To specify the Clickhouse Cluster to scale, the instance_id path parameter is used. This uses the Clickhouse Cluster name used during the deployment. The resources field specifies the CPU and memory allocation for the cluster. Both CPU and memory are specified using Kubernetes resource quantity format (e.g., “4” for 4 CPU cores, “16Gi” for 16 gibibytes of memory). Important: The API enforces a 1:4 CPU to memory ratio (1 CPU core per 4 GiB of memory) with a 5% margin. If you provide only one resource type, the API will automatically derive the other to maintain this ratio. For example, specifying only "memory": "16Gi" will automatically set CPU to 4 cores.
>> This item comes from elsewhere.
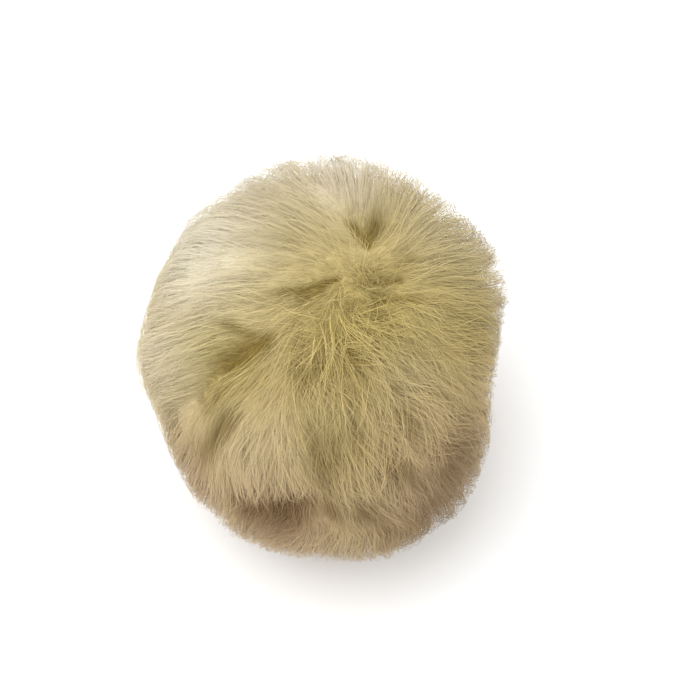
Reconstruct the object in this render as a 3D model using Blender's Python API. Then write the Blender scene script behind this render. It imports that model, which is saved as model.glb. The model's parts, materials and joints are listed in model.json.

Clickhouse scales great with added resources and generally it is recommended to scale Clickhouse up before considering scaling out (Horizontal Scaling). Clickhouse will use every core available to improve the query performance. Behind the scenes, the API will update the ServerPodPolicy of the ClickhouseCluster custom resource in Kubernetes. The Clickhouse Operator will detect this change and trigger a rolling-restart of the Stateful Sets managing the Clickhouse server with the new resource allocation. Important: Unlike Clickhouse cloud, in Clickhouse Private the vertical scaling feature does not use Make Before Break (MBB) scaling. This means that potentially vertical scaling can cause disruptions to the service as a rolling restart is applied to the StatefulSets managing the Clickhouse Server.

Tutorial: Resetting the main Clickhouse user password.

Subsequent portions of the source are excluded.